There was criticism in Germany of consular missions around the world that have denied visas to hundreds of young pilgrims on suspicion that they were using the World Youth Day to illegally immigrate.
By next Tuesday, when the main part of the event opens in Cologne, some 330,000 pilgrims aged 16-30 will have arrived in Germany for six days of prayer and teaching from a worldwide team of bishops and priests. A further 70,000 young Germans will also take part.
The congress culminates August 21 in a mass celebrated by Pope Benedict XVI.

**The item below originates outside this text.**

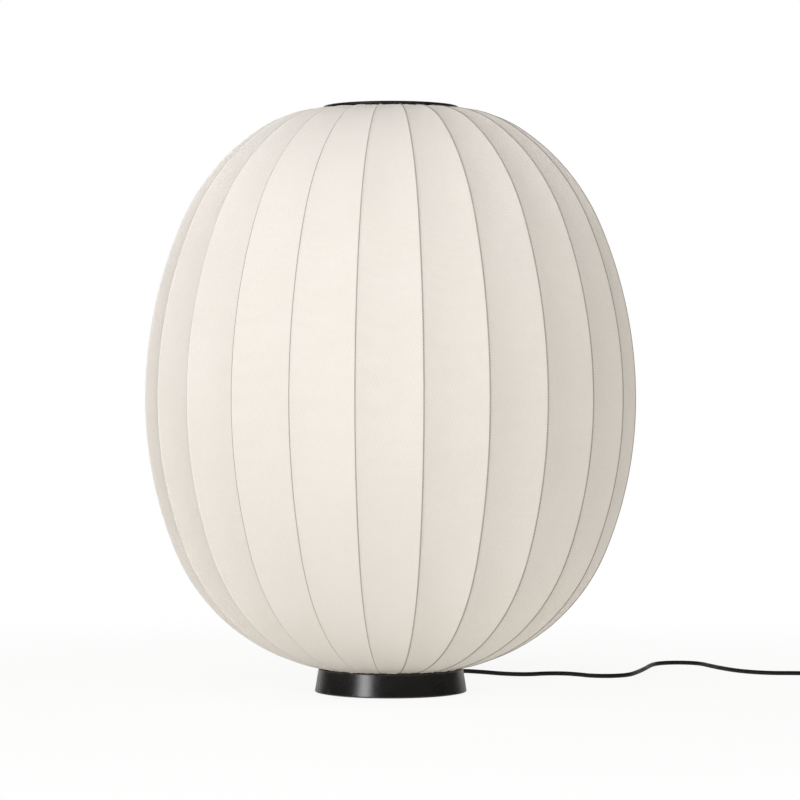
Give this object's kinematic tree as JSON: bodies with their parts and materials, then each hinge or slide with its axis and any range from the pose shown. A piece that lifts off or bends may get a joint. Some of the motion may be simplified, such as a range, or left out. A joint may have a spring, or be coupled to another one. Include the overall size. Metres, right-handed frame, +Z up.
{
  "type": "floor lamp",
  "caption": "Low round floor lamp: a knitted fabric shade stretched over bowed ribs between two rings, on a small black base, with a bulb on a stem inside and a foot switch on the cord.",
  "frame": {"origin": "on the floor under the middle of the base", "axes": "+Z up along the lamp's axis, seen from -Y, the cord leaves the base at the back towards +Y"},
  "size_m": [0.9691, 0.7389, 0.7775],
  "materials": {
    "cover_knit": "fine ribbed knit, matt",
    "rib_rod": "glass fibre, smooth",
    "base_black": "satin black powder coat",
    "ring_black": "satin black",
    "weight_iron": "as cast",
    "plate_steel": "thin black coat",
    "pad_rubber": "foam rubber",
    "zinc_steel": "zinc plated",
    "holder_black": "moulded, satin",
    "core_ceramic": "unglazed white",
    "contact_brass": "bare",
    "bulb_nickel": "nickel plated",
    "bulb_black": "insulating glass",
    "bulb_white": "white, glossy",
    "bulb_opal": "opal, satin",
    "lead_sheath": "insulated wire",
    "terminal_grey": "translucent moulding",
    "cord_black": "flexible sheath",
    "fitting_black": "moulded, satin"
  },
  "bodies": {
    "lamp": {"base_cover": "base_black", "base_weight": "weight_iron", "base_plate": "plate_steel", "base_pad": "pad_rubber", "plate_screws": "zinc_steel", "bottom_ring": "ring_black", "ring_screws": "zinc_steel", "top_ring": "ring_black", "knitted_cover": "cover_knit", "stem_tube": "zinc_steel", "stem_nuts": "zinc_steel", "holder_cap": "holder_black", "holder_core": "core_ceramic", "holder_shell": "holder_black", "screw_shell": "contact_brass", "centre_contact": "contact_brass", "stem_leads": "lead_sheath", "terminal_block": "terminal_grey", "cord_grip": "fitting_black", "cord_gland": "fitting_black", "cord_in_base": "cord_black", "cord_to_switch": "cord_black", "switch_tray": "fitting_black", "switch_cover": "fitting_black", "button_spring": "zinc_steel", "switch_contacts": "contact_brass", "cord_to_coil": "cord_black", "cord_coil": "cord_black", "cord_to_plug": "cord_black", "plug_body": "fitting_black", "plug_pins": "bulb_nickel", "rib_01": "rib_rod", "rib_02": "rib_rod", "rib_03": "rib_rod", "rib_04": "rib_rod", "rib_05": "rib_rod", "rib_06": "rib_rod", "rib_07": "rib_rod", "rib_08": "rib_rod", "rib_09": "rib_rod", "rib_10": "rib_rod", "rib_11": "rib_rod", "rib_12": "rib_rod", "rib_13": "rib_rod", "rib_14": "rib_rod", "rib_15": "rib_rod", "rib_16": "rib_rod", "rib_17": "rib_rod", "rib_18": "rib_rod", "rib_19": "rib_rod", "rib_20": "rib_rod", "rib_21": "rib_rod", "rib_22": "rib_rod", "rib_23": "rib_rod", "rib_24": "rib_rod"},
    "bulb": {"bulb_contact": "bulb_black", "bulb_cap": "bulb_nickel", "bulb_collar": "bulb_white", "bulb_globe": "bulb_opal"},
    "button": {"foot_button": "fitting_black"}
  },
  "joints": [
    {"name": "bulb_lift", "type": "slide", "parent": "lamp", "child": "bulb", "axis": [0, 0, 1], "range_m": [0, 0.023]},
    {"name": "button_press", "type": "slide", "parent": "lamp", "child": "button", "axis": [0, 0, -1], "range_m": [0, 0.003], "stiffness_N_per_m": 600, "springref_m": -0.003, "deforming": ["button_spring"]}
  ]
}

Armin Laschet, minister of youth and integration in the state of North Rhine-Westphalia, said he understood about 1,000 applicants had not been allowed into Germany. He demanded that Berlin relent.
Laschet said some visa applicants had not even been allowed into German embassies to explain that they were bona fide pilgrims.

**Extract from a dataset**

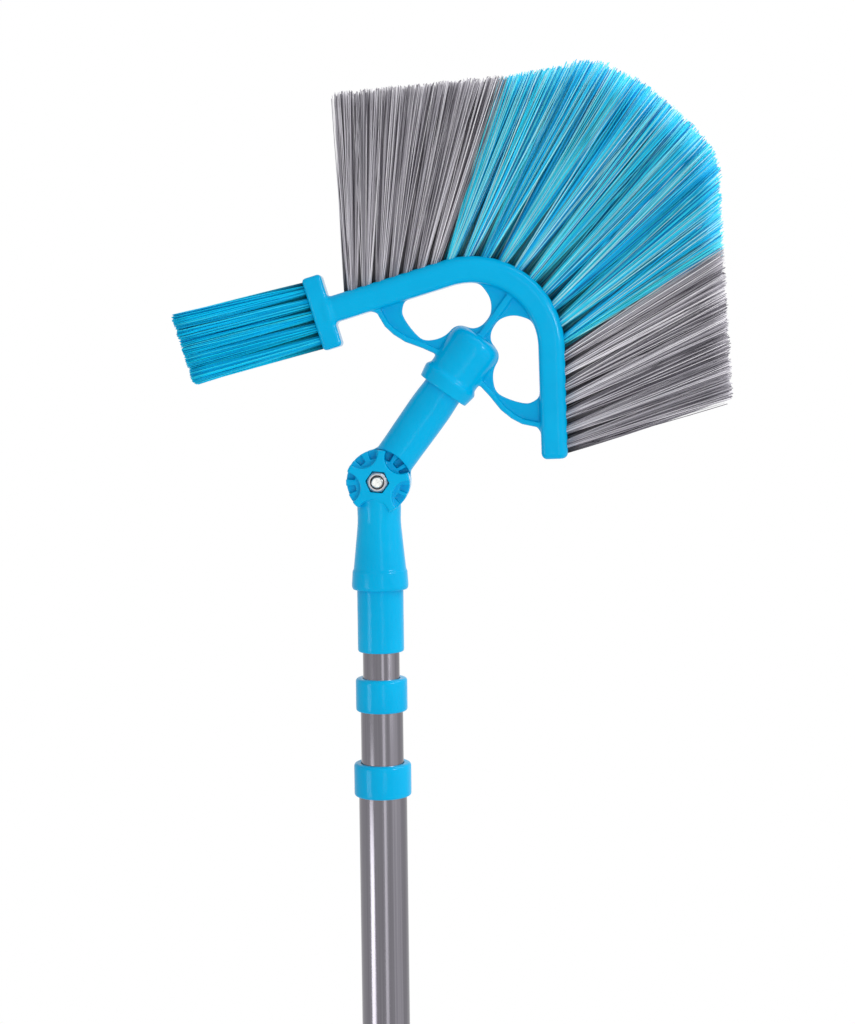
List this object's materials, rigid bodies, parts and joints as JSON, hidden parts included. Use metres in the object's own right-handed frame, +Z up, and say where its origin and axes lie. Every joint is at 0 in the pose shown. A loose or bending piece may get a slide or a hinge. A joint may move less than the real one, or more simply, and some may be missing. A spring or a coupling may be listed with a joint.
{
  "type": "telescopic ceiling broom",
  "caption": "Long-reach ceiling and cobweb broom: a bristle fan and a corner brush on a tilting head, on a twist-lock telescopic pole.",
  "frame": {"origin": "the middle of the hand grip, on the pole's axis", "axes": "+Z up the pole towards the head, +X towards the side the head leans to, -Y towards the front, where the elbow's nut shows"},
  "size_m": [0.2839, 0.0439, 1.1924],
  "materials": {
    "steel": "brushed along the tube",
    "blue_plastic": "moulded, glossy",
    "grip": "matt",
    "nylon": "moulded",
    "zinc": "zinc plated",
    "grey_strand": "crimped filament",
    "blue_strand": "filament"
  },
  "bodies": {
    "outer_pole": {"outer_tube": "steel", "lower_collar": "blue_plastic", "hand_grip": "grip", "grip_end_cap": "blue_plastic"},
    "lower_ring": {"lower_cam_ring": "nylon"},
    "middle_pole": {"middle_tube": "steel", "upper_collar": "blue_plastic", "lower_cam_plug": "nylon"},
    "upper_ring": {"upper_cam_ring": "nylon"},
    "inner_pole": {"inner_tube": "steel", "pole_tip": "blue_plastic", "upper_cam_plug": "nylon"},
    "elbow": {"lower_knuckle": "blue_plastic", "lock_nut": "zinc"},
    "clamp_washer": {"lock_washer": "zinc"},
    "clamp_screw": {"lock_bolt": "zinc", "lock_knob": "blue_plastic"},
    "head": {"upper_knuckle": "blue_plastic", "head_frame": "blue_plastic", "grey_bristles_left": "grey_strand", "blue_bristles": "blue_strand", "grey_bristles_right": "grey_strand", "corner_bristles": "blue_strand"}
  },
  "joints": [
    {"name": "lower_pole_slide", "type": "slide", "parent": "outer_pole", "child": "lower_ring", "axis": [0, 0, 1], "range_m": [-0.027, 0.6]},
    {"name": "lower_twist_lock", "type": "hinge", "parent": "lower_ring", "child": "middle_pole", "pos_m": [0, 0, 0.0079], "axis": [0, 0, 1], "range_deg": [0, 100]},
    {"name": "upper_pole_slide", "type": "slide", "parent": "middle_pole", "child": "upper_ring", "axis": [0, 0, 1], "range_m": [-0.0135, 0.56]},
    {"name": "upper_twist_lock", "type": "hinge", "parent": "upper_ring", "child": "inner_pole", "pos_m": [0, 0, 0.0947], "axis": [0, 0, 1], "range_deg": [0, 100]},
    {"name": "head_lift_off", "type": "slide", "parent": "inner_pole", "child": "elbow", "axis": [0, 0, 1], "range_m": [0, 0.03]},
    {"name": "lock_washer_travel", "type": "slide", "parent": "elbow", "child": "clamp_washer", "axis": [0, 1, 0], "range_m": [0, 0.002]},
    {"name": "lock_knob_turn", "type": "hinge", "parent": "clamp_washer", "child": "clamp_screw", "pos_m": [0, 0.0195, 0.8846], "axis": [0, 1, 0], "range_deg": [0, 720]},
    {"name": "head_tilt", "type": "hinge", "parent": "elbow", "child": "head", "pos_m": [0, 0, 0.8846], "axis": [0, 1, 0], "range_deg": [-108, 54]}
  ],
  "couplings": [
    {"joint": "lock_knob_turn", "follows": "lock_washer_travel", "rad_per_m": 6283.2}
  ]
}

A report this week in Manila said 300 Filipino applicants had been denied visas to visit Germany for the Catholic festival. In Berlin, the Foreign Office said 43 Manila pilgrims were granted visas Thursday so they could reach Germany next week.
The prologue, known as the 'days of encounter', takes place in dioceses all over Germany and includes a nationwide working bee on Friday. The social-welfare work would build "a new civilization of love and justice".
All those attending the days of encounter had been found accommodation in private homes, said Georg Austen, secretary of World Youth Day.
Catholic parishes all over Germany have voiced disappointment that barely a third of the World Youth Day visitors signed up to attend the prologue, and plans laid months ago to fill church halls with bedding had to be scratched.
Rev. Austen said it was nevertheless a credit to German Catholics that hospitality had been offered on a scale to accommodate 250,000. The motto for the encounters was "guests are a blessing", which derives from an African proverb, he added.